Posted on November 2, 2016, at 2:11 p.m. ET

Steve Nesius / AP

What's left of Gawker Media has settled its long-running legal feud with Hulk Hogan for a reported $31 million, far less than the $140-million judgment leveled against the company and its founder for posting a sex tape of the wrestler.

"After four years of litigation funded by a billionaire with a grudge going back even further, a settlement has been reached," Gawker founder Nick Denton wrote in a blog post Wednesday. "The saga is over."

Also as part of the settlement, three stories about Hogan will be removed from the web, Denton added.

Ben Margot / AP, Scott Keeler / AP

Hogan, his legal team bankrolled by Silicon Valley scion Peter Thiel, sued Gawker Media after the website published a 90-second excerpt of his sex tape.

In addition to the $115 million judgment, Denton was ordered to personally pay Hogan $10 million. Gawker Media declared bankruptcy in June, and Denton filed for Chapter 11 bankruptcy to prevent his assets from being seized.

The amount of the settlement that ends the subsequent appeals and ongoing litigation was not disclosed, but multiple outlets, including Reuters and Dow Jones, pegged it at $31 million.
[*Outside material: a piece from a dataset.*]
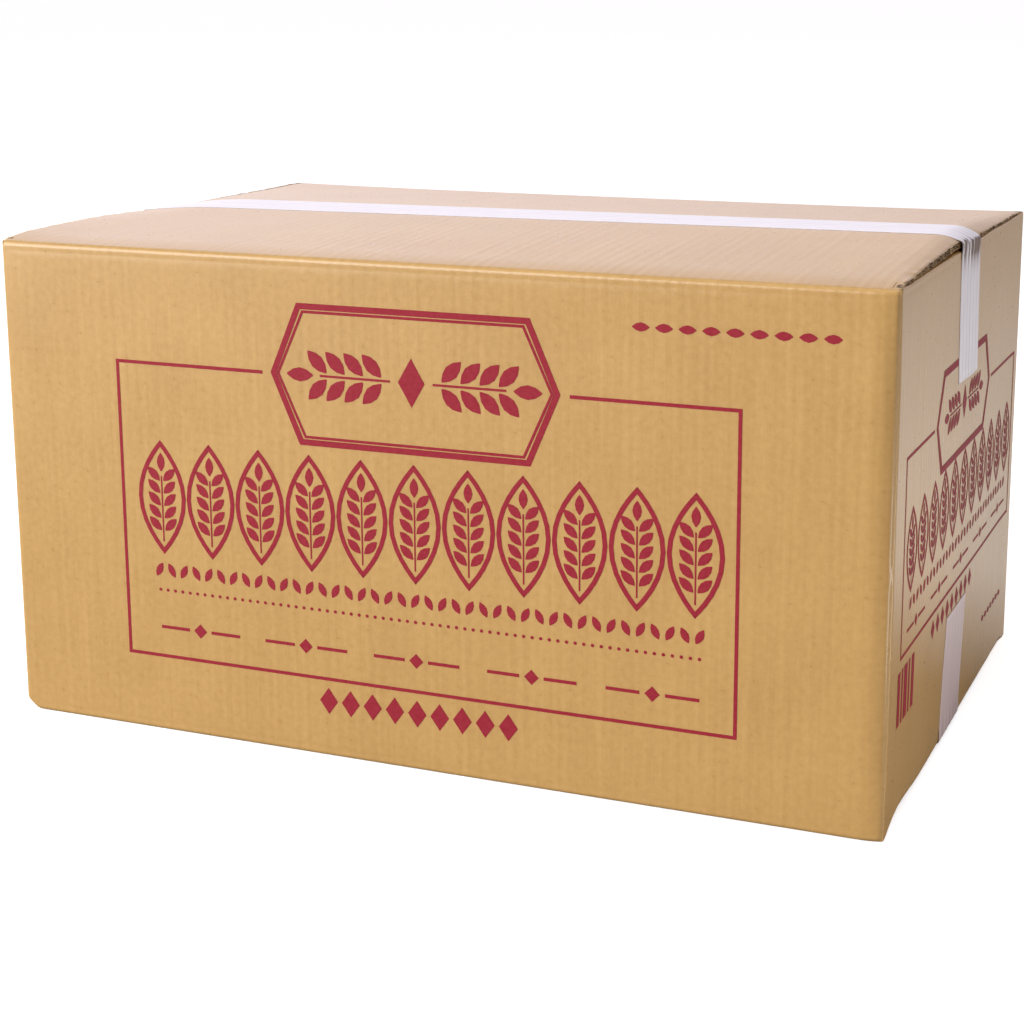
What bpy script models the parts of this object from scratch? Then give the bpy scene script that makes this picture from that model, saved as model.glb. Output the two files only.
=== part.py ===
"""A sealed shipping carton: a regular slotted container of corrugated board, taped shut.

Metres, +Z up. The origin is on the floor, under the middle of the carton. The length runs
along X, the front panel faces -Y, and the end panels face -X and +X. The board blank is one
folded sheet on the real carton; here it is split at its flap scores, so the tube of walls and
each flap is a solid of its own, a hair clear of its neighbours.
"""

import math

import bmesh
import bpy
from mathutils import Vector

# Driving dimensions, outside sizes of the closed carton
LENGTH = 0.610
WIDTH = 0.412
HEIGHT = 0.330
BOARD = 0.004
GAP = 0.0003

# Folds and slots of the blank
WALL_FOLD_RADIUS = 0.005
WALL_FOLD_INSIDE = 0.0015
FLAP_FOLD_RADIUS = 0.0034
MAJOR_FLAP_INSET = 0.0015
MINOR_FLAP_SIDE_CLEARANCE = 0.0025
SEAM_GAP = 0.001
GLUE_TAB_WIDTH = 0.035
GLUE_TAB_SETBACK = 0.014

# The full carton pushes its top up along a soft crest, just in front of the seam, higher
# towards the right end, and the flap edges stay partly lifted where they end
TOP_RISE = 0.0095
TOP_RISE_TILT = 0.002
TOP_CREST_Y = -0.035
TOP_ARCH_POWER = 1.25
TOP_FALL_LENGTH = 0.045
TOP_END_SHARE = 0.5

# Its bottom seam arches a little off the floor
BOTTOM_RISE = 0.0012
BOTTOM_ARCH_HALF_WIDTH = 0.100

# Tape
TAPE_WIDTH = 0.064
TAPE_THICKNESS = 0.0005
TAPE_FOLD_RADIUS = 0.0026
TOP_TAPE_DROP = 0.093
BOTTOM_TAPE_DROP = 0.081

# Spacing of the mesh lines on the arched flaps and tapes
FINE_STEP = 0.010
COARSE_STEP = 0.0445
ARCH_STEP = 0.025
FOLD_SEGMENTS = 4

HALF_LENGTH = LENGTH / 2
HALF_WIDTH = WIDTH / 2

KRAFT = {"colour": (0.62, 0.42, 0.20), "roughness": 0.85}
KRAFT_TOP = {"colour": (0.70, 0.55, 0.40), "roughness": 0.85}
TAPE_WHITE = {"colour": (0.88, 0.87, 0.92), "roughness": 0.45}


def clear_scene():
    for existing in list(bpy.data.objects):
        bpy.data.objects.remove(existing, do_unlink=True)


def finish_material(name, finish):
    """A Principled material with one colour and roughness."""
    material = bpy.data.materials.new(name)
    material.use_nodes = True
    shader = material.node_tree.nodes["Principled BSDF"]
    shader.inputs["Base Color"].default_value = (*finish["colour"], 1.0)
    shader.inputs["Roughness"].default_value = finish["roughness"]
    shader.inputs["Metallic"].default_value = 0.0
    return material


def link_object(bm, name, finish=None):
    """Turn a bmesh into a named object, with its finish where it has one."""
    mesh = bpy.data.meshes.new(name)
    bm.to_mesh(mesh)
    bm.free()
    piece = bpy.data.objects.new(name, mesh)
    bpy.context.scene.collection.objects.link(piece)
    if finish:
        mesh.materials.append(finish_material(name + "_finish", finish))
    return piece


def solid_from(bm, name, finish=None):
    """The same for a closed shape, with its faces turned outwards."""
    bmesh.ops.recalc_face_normals(bm, faces=bm.faces[:])
    return link_object(bm, name, finish)


def block(low, high):
    """A bmesh box between two corners."""
    bm = bmesh.new()
    bmesh.ops.create_cube(bm, size=1.0)
    low = Vector(low)
    high = Vector(high)
    bmesh.ops.scale(bm, vec=high - low, verts=bm.verts[:])
    bmesh.ops.translate(bm, vec=(low + high) / 2, verts=bm.verts[:])
    return bm


def round_edges(bm, radius, chosen, segments=FOLD_SEGMENTS):
    """Round the edges that the test chooses, to one radius."""
    edges = [edge for edge in bm.edges if chosen(edge)]
    bmesh.ops.bevel(bm, geom=edges, offset=radius, offset_type="OFFSET", segments=segments,
                    profile=0.5, affect="EDGES", material=-1)


def is_vertical(edge):
    start, end = edge.verts
    return abs(start.co.z - end.co.z) > abs((start.co - end.co).xy.length)


def cut_at(bm, axis, places):
    """Add mesh lines across the piece at the given places along one axis."""
    normal = Vector((0, 0, 0))
    normal[axis] = 1.0
    for place in places:
        bmesh.ops.bisect_plane(bm, geom=bm.verts[:] + bm.edges[:] + bm.faces[:],
                               plane_co=normal * place, plane_no=normal)


def even_steps(start, end, step):
    """Places from start to end at about the given step, both ends left out."""
    count = max(1, round(abs(end - start) / step))
    return [start + (end - start) * index / count for index in range(1, count)]


def lengthwise_lines():
    """Mesh lines along X for the top: fine near the ends, where it falls, coarse between."""
    fall_start = HALF_LENGTH - TOP_FALL_LENGTH
    right_end = even_steps(fall_start, HALF_LENGTH, FINE_STEP)
    left_end = [-place for place in right_end]
    middle = even_steps(-fall_start, fall_start, COARSE_STEP)
    return left_end + [-fall_start] + middle + [fall_start] + right_end


def crosswise_lines(half_span):
    """Mesh lines along Y, the same on both sides of the seam, with the tape's edges among them."""
    one_side = even_steps(0, half_span, ARCH_STEP) + [TAPE_WIDTH / 2]
    return [-place for place in one_side] + [0.0] + one_side


def top_lift(x, y):
    """How far the contents push the closed top up at a point."""
    side_span = HALF_WIDTH + TOP_CREST_Y if y < TOP_CREST_Y else HALF_WIDTH - TOP_CREST_Y
    across = 1 - min(abs(y - TOP_CREST_Y) / side_span, 1.0) ** TOP_ARCH_POWER
    from_end = min(max((HALF_LENGTH - abs(x)) / TOP_FALL_LENGTH, 0.0), 1.0)
    along = 1 - (1 - TOP_END_SHARE) * (1 - from_end) ** 2
    return (TOP_RISE + TOP_RISE_TILT * x / HALF_LENGTH) * across * along


def bottom_lift(x, y):
    """How far the bottom seam stands off the floor."""
    across = max(1 - (y / BOTTOM_ARCH_HALF_WIDTH) ** 2, 0.0)
    return BOTTOM_RISE * across ** 2


def lift_mesh(bm, lift):
    """Raise each point by the lift at its place, with the faces split into triangles."""
    heights = [(vertex, lift(vertex.co.x, vertex.co.y)) for vertex in bm.verts]
    for vertex, height in heights:
        vertex.co.z += height
    bmesh.ops.triangulate(bm, faces=bm.faces[:], quad_method="FIXED")


def subtract(piece, bm, name):
    """Cut a shape out of a piece, with a hidden cutter."""
    cutter = solid_from(bm, name)
    cutter.hide_render = True
    cutter.display_type = "WIRE"
    modifier = piece.modifiers.new(name, "BOOLEAN")
    modifier.operation = "DIFFERENCE"
    modifier.solver = "EXACT"
    modifier.object = cutter


def tube_inside():
    """The space inside the walls, with the glue tab left standing at the back left corner."""
    reach = 2 * BOARD
    bm = block((-HALF_LENGTH + BOARD, -HALF_WIDTH + BOARD, -reach),
               (HALF_LENGTH - BOARD, HALF_WIDTH - BOARD, HEIGHT + reach))
    round_edges(bm, WALL_FOLD_INSIDE, is_vertical, segments=2)
    tab = block((-HALF_LENGTH, HALF_WIDTH - 2 * BOARD, GLUE_TAB_SETBACK),
                (-HALF_LENGTH + BOARD + GLUE_TAB_WIDTH, HALF_WIDTH, HEIGHT - GLUE_TAB_SETBACK))
    inside = solid_from(bm, "inside_of_tube")
    subtract(inside, tab, "glue_tab_left_standing")
    inside.hide_render = True
    inside.display_type = "WIRE"
    return inside


def raise_end_tops(bm, top_of_wall):
    """Lift the top of each end panel with the flaps that it carries."""
    for vertex in bm.verts:
        if abs(vertex.co.z - top_of_wall) < GAP and abs(vertex.co.y) < HALF_WIDTH - WALL_FOLD_RADIUS - GAP:
            vertex.co.z += top_lift(vertex.co.x, vertex.co.y)
    bmesh.ops.triangulate(bm, faces=bm.faces[:], quad_method="FIXED")


def make_walls():
    """The four panels, creased into a tube, with the glue tab lapped inside the back panel."""
    bm = block((-HALF_LENGTH, -HALF_WIDTH, BOARD + GAP),
               (HALF_LENGTH, HALF_WIDTH, HEIGHT - BOARD - GAP))
    round_edges(bm, WALL_FOLD_RADIUS, is_vertical)
    cut_at(bm, 1, crosswise_lines(HALF_WIDTH))
    top_of_wall = HEIGHT - BOARD - GAP
    raise_end_tops(bm, top_of_wall)
    walls = solid_from(bm, "carton_walls", KRAFT)
    hollow = walls.modifiers.new("inside", "BOOLEAN")
    hollow.operation = "DIFFERENCE"
    hollow.solver = "EXACT"
    hollow.object = tube_inside()
    notch_side = HALF_WIDTH - BOARD - MINOR_FLAP_SIDE_CLEARANCE / 2
    notch_depth = 2 * BOARD + 2 * GAP
    beyond = HALF_LENGTH + BOARD
    top_notch = block((-beyond, -notch_side, HEIGHT - notch_depth), (beyond, notch_side, HEIGHT + BOARD))
    bottom_notch = block((-beyond, -notch_side, -BOARD), (beyond, notch_side, notch_depth))
    for notch, lift, name in ((top_notch, top_lift, "notch_for_top_minor_flaps"),
                              (bottom_notch, bottom_lift, "notch_for_bottom_minor_flaps")):
        cut_at(notch, 1, crosswise_lines(HALF_WIDTH))
        lift_mesh(notch, lift)
        subtract(walls, notch, name)
    return walls


def flap_span(minor, sign):
    """The low and high corners of a flap in plan, folded flat."""
    if minor:
        side = HALF_WIDTH - BOARD - MINOR_FLAP_SIDE_CLEARANCE
        near = HALF_LENGTH
        far = HALF_LENGTH - HALF_WIDTH
        return (min(sign * near, sign * far), -side), (max(sign * near, sign * far), side)
    side = HALF_LENGTH - MAJOR_FLAP_INSET
    near = HALF_WIDTH
    far = SEAM_GAP / 2
    return (-side, min(sign * near, sign * far)), (side, max(sign * near, sign * far))


def make_flap(name, minor, sign, top):
    """One flap, from its rounded fold to its free edge, arched with the face it closes."""
    depth = BOARD + GAP if minor else 0.0
    outer = HEIGHT - depth if top else depth
    inner = outer - BOARD if top else outer + BOARD
    low, high = flap_span(minor, sign)
    bm = block((*low, min(outer, inner)), (*high, max(outer, inner)))
    across = 0 if minor else 1
    fold = sign * (HALF_LENGTH if minor else HALF_WIDTH)

    def on_fold(edge):
        return all(abs(vertex.co[across] - fold) < GAP and abs(vertex.co.z - outer) < GAP
                   for vertex in edge.verts)

    round_edges(bm, FLAP_FOLD_RADIUS, on_fold)
    cut_at(bm, 1, crosswise_lines(HALF_WIDTH))
    if top:
        cut_at(bm, 0, lengthwise_lines())
    lift_mesh(bm, top_lift if top else bottom_lift)
    return solid_from(bm, name, KRAFT_TOP if top else KRAFT)


def make_flaps():
    """The minor flaps fold in first, from the ends; the major flaps meet over them."""
    for side, top in (("top", True), ("bottom", False)):
        make_flap(side + "_minor_flap_left", True, -1, top)
        make_flap(side + "_minor_flap_right", True, 1, top)
        make_flap(side + "_major_flap_front", False, -1, top)
        make_flap(side + "_major_flap_back", False, 1, top)


def fold_over_end(along):
    """Where a point of the tape goes: its X, and how far below the face it comes to lie."""
    straight = HALF_LENGTH + GAP - TAPE_FOLD_RADIUS
    arc_length = TAPE_FOLD_RADIUS * math.pi / 2
    turned = min(max(along - straight, 0.0), arc_length) / TAPE_FOLD_RADIUS
    hanging = max(along - straight - arc_length, 0.0)
    x = min(along, straight) + TAPE_FOLD_RADIUS * math.sin(turned)
    return x, TAPE_FOLD_RADIUS * (1 - math.cos(turned)) + hanging


def make_tape(name, top):
    """A tape along the seam, lifted with the flaps and folded over both ends."""
    straight = HALF_LENGTH + GAP - TAPE_FOLD_RADIUS
    arc_length = TAPE_FOLD_RADIUS * math.pi / 2
    drop = TOP_TAPE_DROP if top else BOTTOM_TAPE_DROP
    reach = straight + arc_length + drop - TAPE_FOLD_RADIUS
    lift = top_lift if top else bottom_lift
    outward = 1 if top else -1
    face = HEIGHT + GAP if top else -GAP
    bm = bmesh.new()
    bmesh.ops.create_grid(bm, x_segments=1, y_segments=1, size=1.0)
    bmesh.ops.scale(bm, vec=Vector((reach, TAPE_WIDTH / 2, 1.0)), verts=bm.verts[:])
    fold_lines = [straight + arc_length * index / FOLD_SEGMENTS for index in range(FOLD_SEGMENTS + 1)]
    face_lines = [place for place in lengthwise_lines() if abs(place) < straight]
    cut_at(bm, 0, face_lines + fold_lines + [-place for place in fold_lines])
    cut_at(bm, 1, [place for place in crosswise_lines(HALF_WIDTH) if abs(place) < TAPE_WIDTH / 2])
    for vertex in bm.verts:
        x, below = fold_over_end(abs(vertex.co.x))
        x = math.copysign(x, vertex.co.x)
        vertex.co.x = x
        vertex.co.z = face - outward * below + lift(x, vertex.co.y)
    if not top:
        bmesh.ops.reverse_faces(bm, faces=bm.faces[:])
    tape = link_object(bm, name, TAPE_WHITE)
    thickness = tape.modifiers.new("thickness", "SOLIDIFY")
    thickness.thickness = TAPE_THICKNESS
    thickness.offset = 1.0
    thickness.use_even_offset = True


clear_scene()
make_walls()
make_flaps()
make_tape("tape_top", True)
make_tape("tape_bottom", False)
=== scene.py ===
"""The looks of a sealed shipping carton: a folded corrugated blank, its printing and its tapes.

Metres, +Z up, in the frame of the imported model. The front panel faces -Y and the length runs
along X. The board blank is drawn flat, as four strips of panel and flaps, and each point of it
is then folded to its place in the carton.
"""

import math
from functools import partial
from itertools import product
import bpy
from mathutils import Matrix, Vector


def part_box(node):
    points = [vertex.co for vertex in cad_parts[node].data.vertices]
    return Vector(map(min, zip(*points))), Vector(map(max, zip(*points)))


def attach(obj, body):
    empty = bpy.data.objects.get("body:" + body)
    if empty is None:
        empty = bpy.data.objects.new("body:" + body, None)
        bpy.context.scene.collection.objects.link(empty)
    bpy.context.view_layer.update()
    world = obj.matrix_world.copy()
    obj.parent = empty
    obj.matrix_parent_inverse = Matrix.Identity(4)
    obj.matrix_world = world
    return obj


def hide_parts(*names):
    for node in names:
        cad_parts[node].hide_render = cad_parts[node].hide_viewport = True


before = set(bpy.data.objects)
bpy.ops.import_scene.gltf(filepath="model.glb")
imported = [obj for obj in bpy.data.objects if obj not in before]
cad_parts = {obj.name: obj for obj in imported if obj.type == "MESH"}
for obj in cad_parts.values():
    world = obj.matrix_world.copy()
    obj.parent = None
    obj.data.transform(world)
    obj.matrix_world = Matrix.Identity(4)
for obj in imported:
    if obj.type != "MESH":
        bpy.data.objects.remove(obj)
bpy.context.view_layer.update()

from types import SimpleNamespace

import bmesh
import bpy
from mathutils import Matrix, Vector, noise

bl_info = {
    "name": "Sealed Shipping Carton",
    "version": (1, 0, 0),
    "blender": (4, 5, 0),
    "location": "3D View > Sidebar > Carton",
    "description": "Folds a corrugated carton from its flat blank, prints it and tapes it shut",
    "category": "Add Mesh",
}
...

The settlement also reportedly resolves two other cases involving people who received unflattering coverage by Gawker.

"If there is a lasting legacy from this experience, it should be a new awareness of the danger of dark money in litigation finance. And that’s surely in the spirit of the transparency Gawker was founded to promote," Denton wrote, referring to Thiel's financial backing of Hogan's lawsuit. "As for Peter Thiel himself, he is now for a wider group of people to contemplate."

Thiel has maintained that his involvement in the matter was about checking the media from using its platform to target individuals when there's no public interest involved.

"It's less about revenge and more about specific deterrence," Thiel told CNBC in an interview. "I saw Gawker pioneer a unique and incredibly damaging way of getting attention by bullying people even when there was no connection with the public interest."

Gawker shut down operation after being acquired by Univision, which still operates its sister sites, including Gizmodo, Jezebel, and the sports site Deadspin.